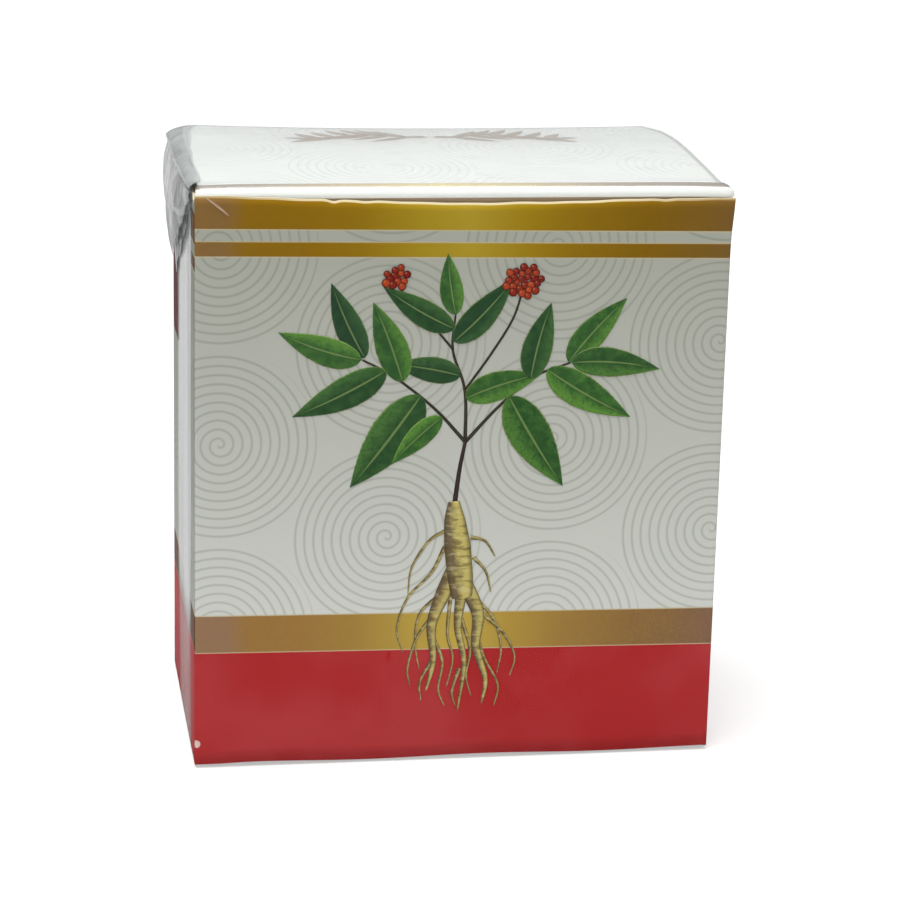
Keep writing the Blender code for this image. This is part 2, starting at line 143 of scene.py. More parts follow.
class CartonPrint(bpy.types.PropertyGroup):
    """Colours and pattern of the print."""

    paper: colour_setting("Paper", "Off-white of the unprinted board", (0.765, 0.785, 0.728))
    line: colour_setting("Line", "Grey of the spiral lines", (0.49, 0.51, 0.45))
    red: colour_setting("Red", "Band at the foot", (0.51, 0.048, 0.051))
    gold_bright: colour_setting("Bright gold", "Gold bands in the middle of a panel", (0.48, 0.335, 0.028))
    gold_dark: colour_setting("Dark gold", "Gold bands between middle and edges", (0.235, 0.117, 0.002))
    gold_brown: colour_setting("Brown", "Gold bands at a panel's edges", (0.26, 0.138, 0.045))
    cell: number_setting("Spiral spacing", "Millimetres between neighbouring spirals' centres", 33.3, 5, 100)
    turn: number_setting("Spiral turn", "Millimetres from one turn of a spiral to the next", 1.55, 0.3, 10)


class CartonFilm(bpy.types.PropertyGroup):
    """Clearness and creases of the film."""

    clear: number_setting("Veil", "How much the flat film veils the print", 0.004, 0, 1)
    # The pale streaked strip of film on the left side is a painted reflection; this sets its strength.
    side_glare: number_setting("Haze", "How much the loose film on the left side veils the board", 0.72, 0, 1)
    bunch: number_setting("Bunched veil", "How much the bunched film hides what is under it", 0.62, 0, 1)


class CartonStage(bpy.types.PropertyGroup):
    """Camera and light."""

    eye: bpy.props.FloatVectorProperty(
        name="Eye", description="Camera's place", size=3, subtype="TRANSLATION", unit="LENGTH",
        default=(-0.0767, -0.4775, 0.1785))
    pitch: angle_setting("Pitch", "Angle that the camera looks down", 15.09)
    yaw: angle_setting("Yaw", "Angle that the camera turns to the right", 9.52)
    roll: angle_setting("Roll", "Angle that the camera leans", 1.37)
    lens: number_setting("Lens", "Focal length in millimetres on a 36 mm sensor", 112.0, 20, 300)
    world: number_setting("Sky", "Strength of the even white light", 0.22, 0, 5)
    lamp: number_setting("Lamp", "Strength of the soft light above", 3.35, 0, 100)
    fill: number_setting("Fill", "Strength of the soft light in front", 0.5, 0, 100)
    backdrop: number_setting("Backdrop", "Extra white that only the camera sees on the floor", 0.45, 0, 5)


def settings():
    """The carton's settings in the open scene."""
    return bpy.context.scene.carton_print, bpy.context.scene.carton_film, bpy.context.scene.carton_stage


def grid_quads(rows, columns):
    """Corner numbers of a grid's quads, for points numbered row by row."""
    corner = (np.arange(rows - 1)[:, None] * columns + np.arange(columns - 1)).reshape(-1, 1)
    return corner + np.array([0, 1, columns + 1, columns])


def new_piece(name, points, quads, materials, maps=None, smooth_angle=40.0):
    """One mesh object from points in millimetres, quads and named UV maps given point by point."""
    mesh = bpy.data.meshes.new(name)
    points = np.asarray(points, float).reshape(-1, 3) * MM
    mesh.vertices.add(len(points))
    mesh.vertices.foreach_set("co", points.ravel())
    mesh.loops.add(quads.size)
    mesh.loops.foreach_set("vertex_index", quads.ravel())
    mesh.polygons.add(len(quads))
    mesh.polygons.foreach_set("loop_start", np.arange(0, quads.size, 4))
    for label, values in (maps or {}).items():
        layer = mesh.uv_layers.new(name=label)
        layer.data.foreach_set("uv", np.asarray(values, float).reshape(-1, 2)[quads.ravel()].ravel())
    mesh.update(calc_edges=True)
    mesh.validate()
    for material in materials:
        mesh.materials.append(material)
    mesh.shade_smooth()
    mesh.set_sharp_from_angle(angle=math.radians(smooth_angle))
    piece = bpy.data.objects.new(name, mesh)
    bpy.context.scene.collection.objects.link(piece)
    return piece


def surface(name, points, materials, maps=None, smooth_angle=40.0):
    """One object from a grid of points with shape (rows, columns, 3), in millimetres."""
    return new_piece(name, points, grid_quads(*points.shape[:2]), materials, maps, smooth_angle)


def many_surfaces(name, sheets, materials, maps=None):
    """One object from several grids of the same shape, stacked as (sheets, rows, columns, 3)."""
    count, rows, columns = sheets.shape[:3]
    quads = grid_quads(rows, columns)[None] + (np.arange(count) * rows * columns)[:, None, None]
    return new_piece(name, sheets, quads.reshape(-1, 4), materials, maps, 60.0)


def thicken(piece, thickness, inside=0, rim=0):
    """Gives a sheet its thickness behind its face, and other material slots inside and on its rim."""
    wall = piece.modifiers.new("wall", "SOLIDIFY")
    wall.thickness = thickness * MM
    wall.offset = -1.0
    wall.use_even_offset = True
    wall.material_offset = inside
    wall.material_offset_rim = rim
    return piece


def put(piece, body, slot, *nodes):
    """Fixes a finished piece to its body and hides the CAD nodes it stands for. Its slot is not used."""
    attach(piece, body)
    if nodes:
        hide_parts(*nodes)
    return piece


def smooth(x):
    """An eased step from 0 to 1."""
    x = np.clip(x, 0.0, 1.0)
    return x * x * (3 - 2 * x)


def hump(x, centre, width):
    """A bell curve of height 1."""
    return np.exp(-(((x - centre) / width) ** 2))


def folds(a, b, seed, count=7, low=0.6, high=3.0, lean=0.0, spread=0.6):
    """Crossed sharp ridges from 0 to 1: the mean of 1 - |sin| waves that run at angles round a lean."""
    dice = np.random.default_rng(seed)
    total = np.zeros(np.broadcast(a, b).shape)
    weight = 0.0
    for wave in np.geomspace(low, high, count):
        angle = lean + dice.normal(0, spread)
        bend = dice.uniform(0.3, 0.9) * np.sin(0.4 * wave * (a - b) + dice.uniform(0, 6))
        phase = wave * (a * math.cos(angle) + b * math.sin(angle)) + bend + dice.uniform(0, 6)
        total = total + (1 - np.abs(np.sin(phase))) / wave
        weight += 1 / wave
    return total / weight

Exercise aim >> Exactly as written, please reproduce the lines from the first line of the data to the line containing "0.62, 0, 1)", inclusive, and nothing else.

Result of the exercise >>
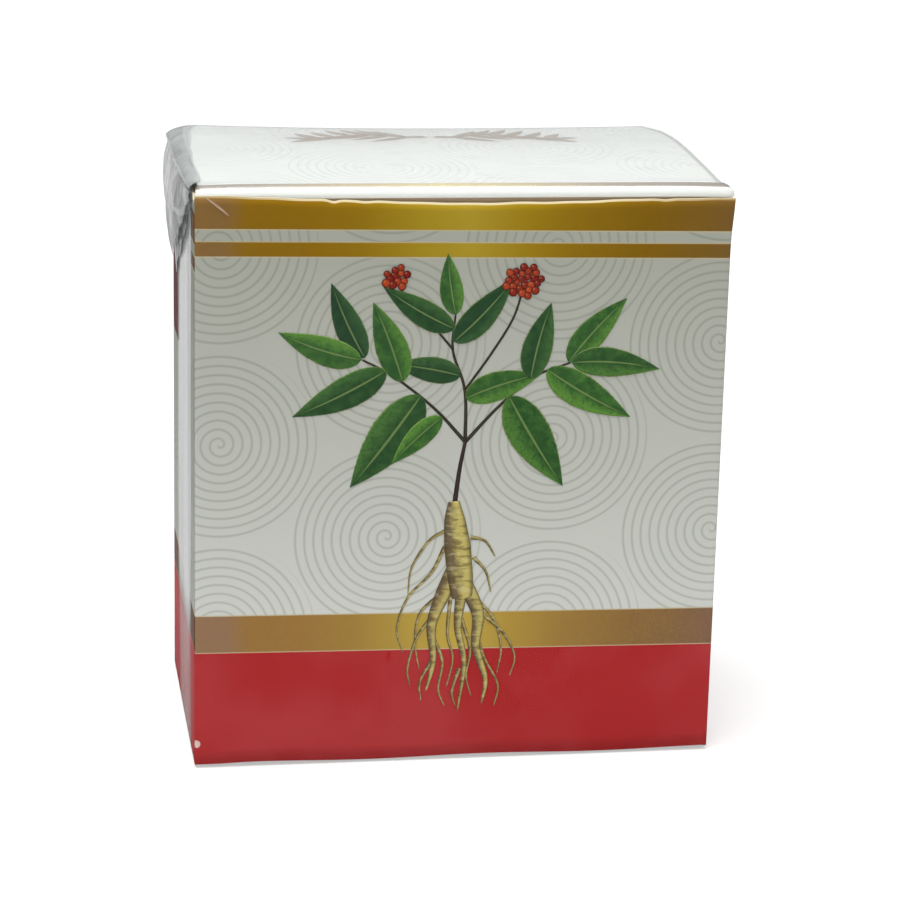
Keep writing the Blender code for this image. This is part 2, starting at line 143 of scene.py. More parts follow.
class CartonPrint(bpy.types.PropertyGroup):
    """Colours and pattern of the print."""

    paper: colour_setting("Paper", "Off-white of the unprinted board", (0.765, 0.785, 0.728))
    line: colour_setting("Line", "Grey of the spiral lines", (0.49, 0.51, 0.45))
    red: colour_setting("Red", "Band at the foot", (0.51, 0.048, 0.051))
    gold_bright: colour_setting("Bright gold", "Gold bands in the middle of a panel", (0.48, 0.335, 0.028))
    gold_dark: colour_setting("Dark gold", "Gold bands between middle and edges", (0.235, 0.117, 0.002))
    gold_brown: colour_setting("Brown", "Gold bands at a panel's edges", (0.26, 0.138, 0.045))
    cell: number_setting("Spiral spacing", "Millimetres between neighbouring spirals' centres", 33.3, 5, 100)
    turn: number_setting("Spiral turn", "Millimetres from one turn of a spiral to the next", 1.55, 0.3, 10)


class CartonFilm(bpy.types.PropertyGroup):
    """Clearness and creases of the film."""

    clear: number_setting("Veil", "How much the flat film veils the print", 0.004, 0, 1)
    # The pale streaked strip of film on the left side is a painted reflection; this sets its strength.
    side_glare: number_setting("Haze", "How much the loose film on the left side veils the board", 0.72, 0, 1)
    bunch: number_setting("Bunched veil", "How much the bunched film hides what is under it", 0.62, 0, 1)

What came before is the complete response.